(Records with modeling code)
====================
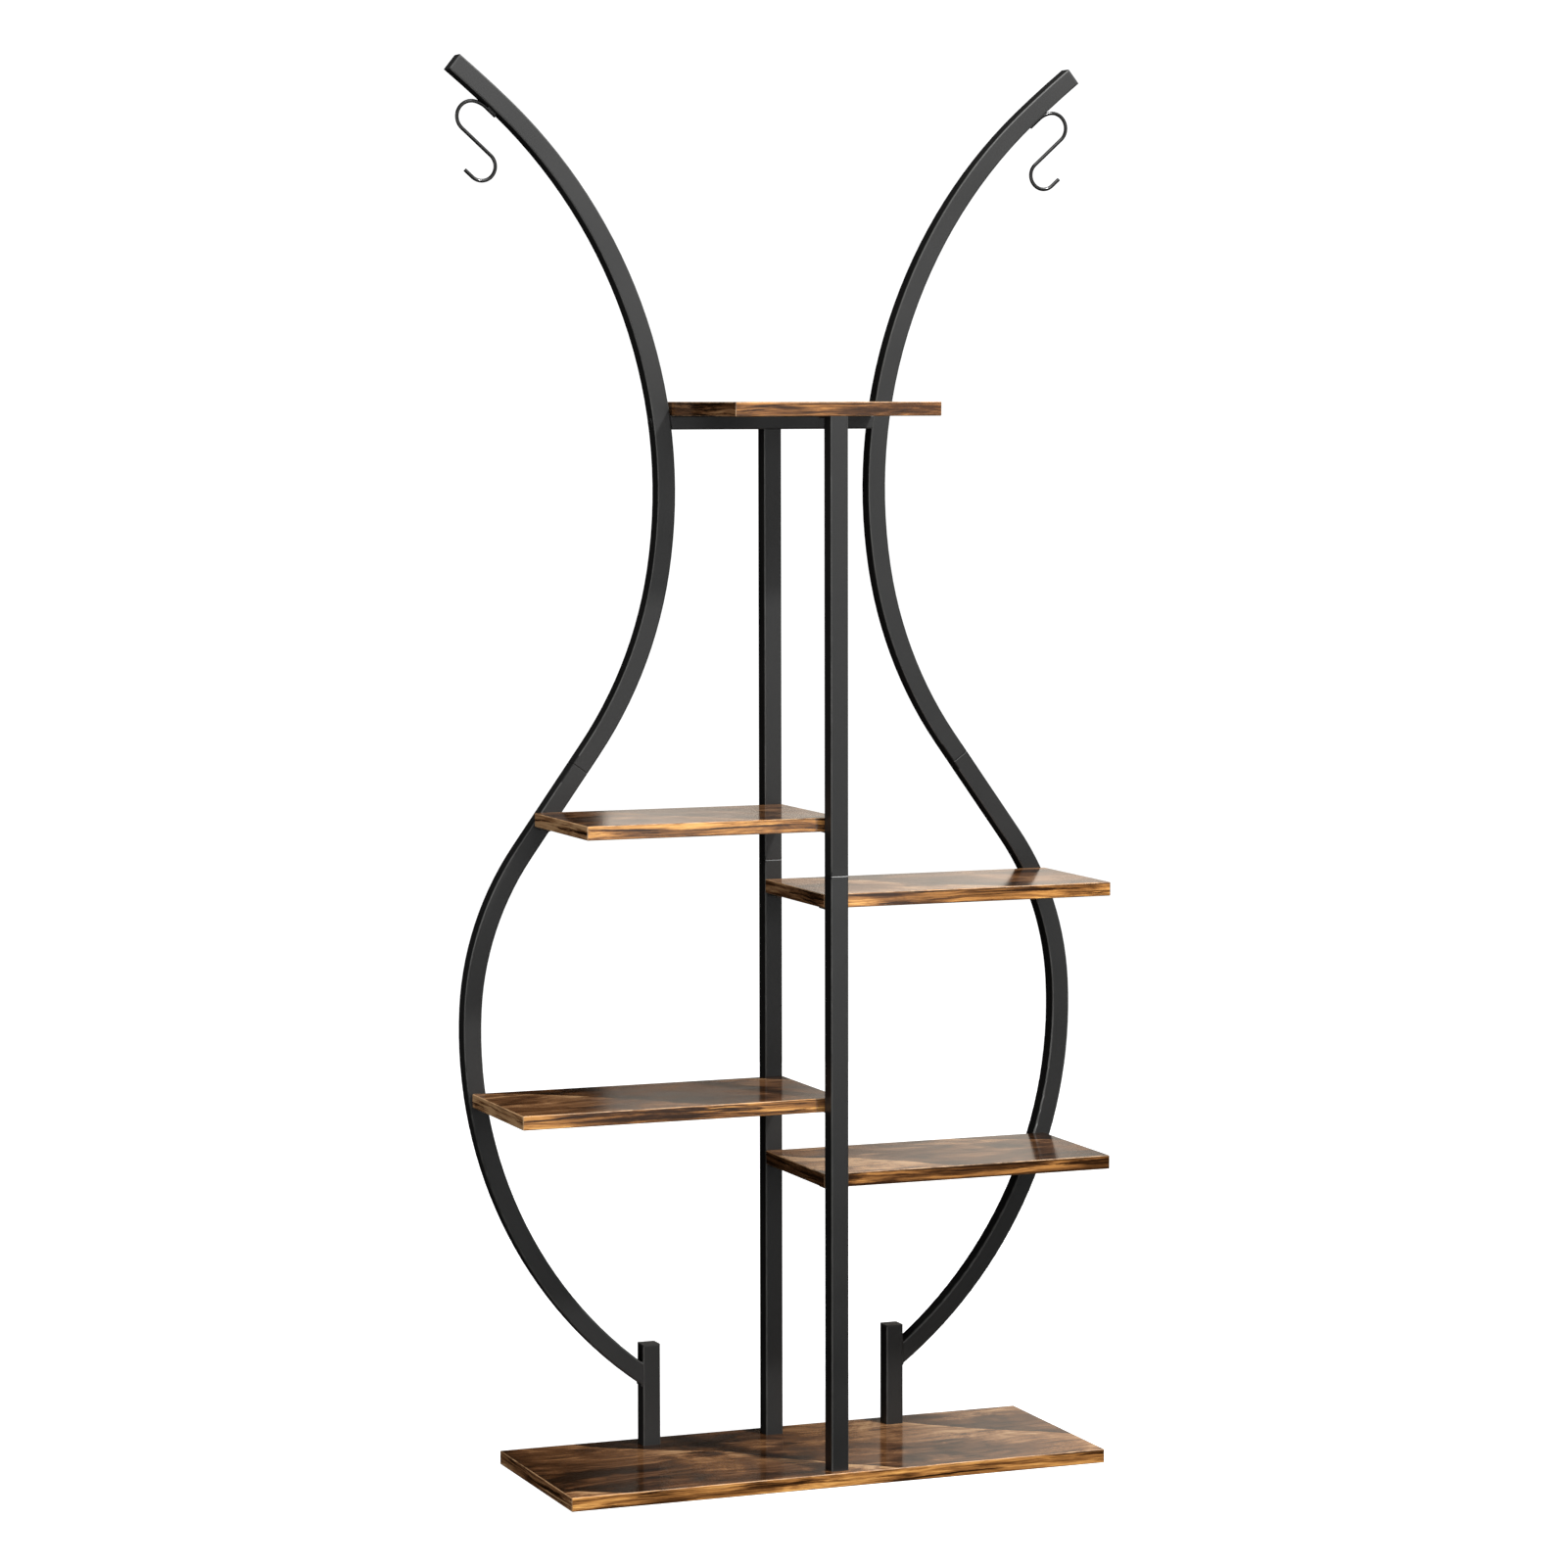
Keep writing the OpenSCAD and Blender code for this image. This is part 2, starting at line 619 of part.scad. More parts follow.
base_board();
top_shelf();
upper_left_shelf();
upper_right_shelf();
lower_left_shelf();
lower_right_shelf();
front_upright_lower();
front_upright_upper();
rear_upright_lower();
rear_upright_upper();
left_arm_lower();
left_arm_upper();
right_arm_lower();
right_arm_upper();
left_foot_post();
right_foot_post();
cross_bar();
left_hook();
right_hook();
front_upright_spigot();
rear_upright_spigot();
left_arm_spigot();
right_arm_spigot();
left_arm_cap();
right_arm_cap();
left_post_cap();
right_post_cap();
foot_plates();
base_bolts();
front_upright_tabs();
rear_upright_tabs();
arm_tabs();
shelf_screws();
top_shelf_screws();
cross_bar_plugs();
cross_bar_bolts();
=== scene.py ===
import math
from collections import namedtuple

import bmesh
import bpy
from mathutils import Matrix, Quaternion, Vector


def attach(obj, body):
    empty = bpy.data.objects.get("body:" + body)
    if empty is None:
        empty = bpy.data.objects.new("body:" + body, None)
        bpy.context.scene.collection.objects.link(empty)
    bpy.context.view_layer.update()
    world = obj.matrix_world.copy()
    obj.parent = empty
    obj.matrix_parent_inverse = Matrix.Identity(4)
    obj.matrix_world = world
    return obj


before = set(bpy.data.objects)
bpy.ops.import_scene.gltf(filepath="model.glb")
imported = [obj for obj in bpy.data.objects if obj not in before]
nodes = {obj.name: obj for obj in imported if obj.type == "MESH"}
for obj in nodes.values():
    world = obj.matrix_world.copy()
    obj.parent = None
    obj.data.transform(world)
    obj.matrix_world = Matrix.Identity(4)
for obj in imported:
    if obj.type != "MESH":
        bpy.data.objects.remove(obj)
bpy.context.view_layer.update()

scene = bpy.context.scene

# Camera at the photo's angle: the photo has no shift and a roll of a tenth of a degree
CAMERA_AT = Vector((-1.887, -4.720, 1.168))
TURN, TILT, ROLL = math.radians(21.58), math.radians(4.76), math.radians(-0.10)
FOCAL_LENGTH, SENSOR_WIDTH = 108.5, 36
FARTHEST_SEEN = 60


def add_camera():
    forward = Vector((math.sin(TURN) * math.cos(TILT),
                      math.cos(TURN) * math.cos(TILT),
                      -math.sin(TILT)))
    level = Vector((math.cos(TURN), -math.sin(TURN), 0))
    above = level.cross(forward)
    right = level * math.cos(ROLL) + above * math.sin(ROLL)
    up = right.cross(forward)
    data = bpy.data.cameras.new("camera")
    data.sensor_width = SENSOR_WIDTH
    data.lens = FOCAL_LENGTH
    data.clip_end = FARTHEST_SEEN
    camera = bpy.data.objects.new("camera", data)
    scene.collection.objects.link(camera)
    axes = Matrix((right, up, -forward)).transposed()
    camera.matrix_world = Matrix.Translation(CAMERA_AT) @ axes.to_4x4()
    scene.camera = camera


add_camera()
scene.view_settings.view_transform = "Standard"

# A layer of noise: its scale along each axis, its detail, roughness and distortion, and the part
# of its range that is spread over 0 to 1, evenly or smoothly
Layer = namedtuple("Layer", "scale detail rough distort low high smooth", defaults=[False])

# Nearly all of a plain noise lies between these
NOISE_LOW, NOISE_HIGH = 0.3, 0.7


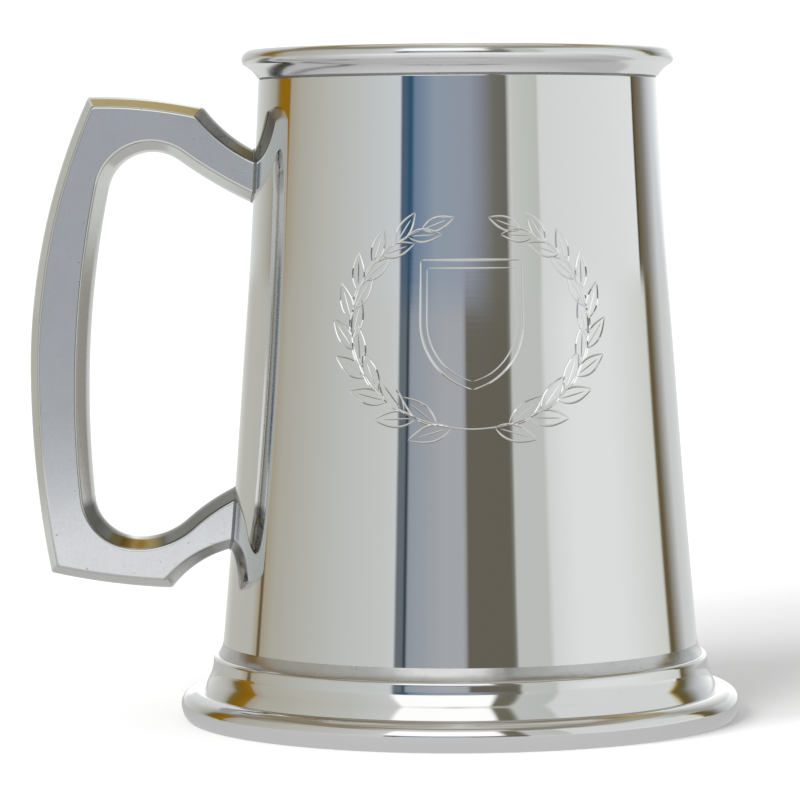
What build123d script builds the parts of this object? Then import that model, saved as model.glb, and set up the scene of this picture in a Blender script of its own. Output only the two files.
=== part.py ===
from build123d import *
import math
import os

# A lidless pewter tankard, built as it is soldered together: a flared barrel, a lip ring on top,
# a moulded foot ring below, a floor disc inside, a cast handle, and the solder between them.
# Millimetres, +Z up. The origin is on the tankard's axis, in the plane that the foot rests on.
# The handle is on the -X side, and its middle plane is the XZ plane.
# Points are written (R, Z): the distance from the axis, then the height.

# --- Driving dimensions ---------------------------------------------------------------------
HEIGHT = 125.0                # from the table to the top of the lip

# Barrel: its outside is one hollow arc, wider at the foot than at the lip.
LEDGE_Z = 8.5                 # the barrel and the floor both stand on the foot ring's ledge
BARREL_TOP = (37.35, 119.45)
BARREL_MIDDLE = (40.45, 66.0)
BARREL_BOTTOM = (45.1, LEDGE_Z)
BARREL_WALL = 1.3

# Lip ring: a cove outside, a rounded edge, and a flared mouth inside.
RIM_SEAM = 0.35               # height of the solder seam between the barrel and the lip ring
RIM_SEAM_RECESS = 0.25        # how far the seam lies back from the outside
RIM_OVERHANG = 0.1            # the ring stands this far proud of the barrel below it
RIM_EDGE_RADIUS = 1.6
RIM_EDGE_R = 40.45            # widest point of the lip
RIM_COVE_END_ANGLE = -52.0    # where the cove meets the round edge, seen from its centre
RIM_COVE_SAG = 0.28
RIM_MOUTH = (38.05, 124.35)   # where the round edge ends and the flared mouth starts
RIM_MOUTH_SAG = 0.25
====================
**WHAT THIS TASK INVOLVES:** Nothing but the lines from the one with "right_arm_lower();" through the one with "bpy.context.scene.collection.objects.link(empty)" should be repeated, and each exactly.

**EXERCISE OUTPUT:**
right_arm_lower();
right_arm_upper();
left_foot_post();
right_foot_post();
cross_bar();
left_hook();
right_hook();
front_upright_spigot();
rear_upright_spigot();
left_arm_spigot();
right_arm_spigot();
left_arm_cap();
right_arm_cap();
left_post_cap();
right_post_cap();
foot_plates();
base_bolts();
front_upright_tabs();
rear_upright_tabs();
arm_tabs();
shelf_screws();
top_shelf_screws();
cross_bar_plugs();
cross_bar_bolts();
=== scene.py ===
import math
from collections import namedtuple

import bmesh
import bpy
from mathutils import Matrix, Quaternion, Vector


def attach(obj, body):
    empty = bpy.data.objects.get("body:" + body)
    if empty is None:
        empty = bpy.data.objects.new("body:" + body, None)
        bpy.context.scene.collection.objects.link(empty)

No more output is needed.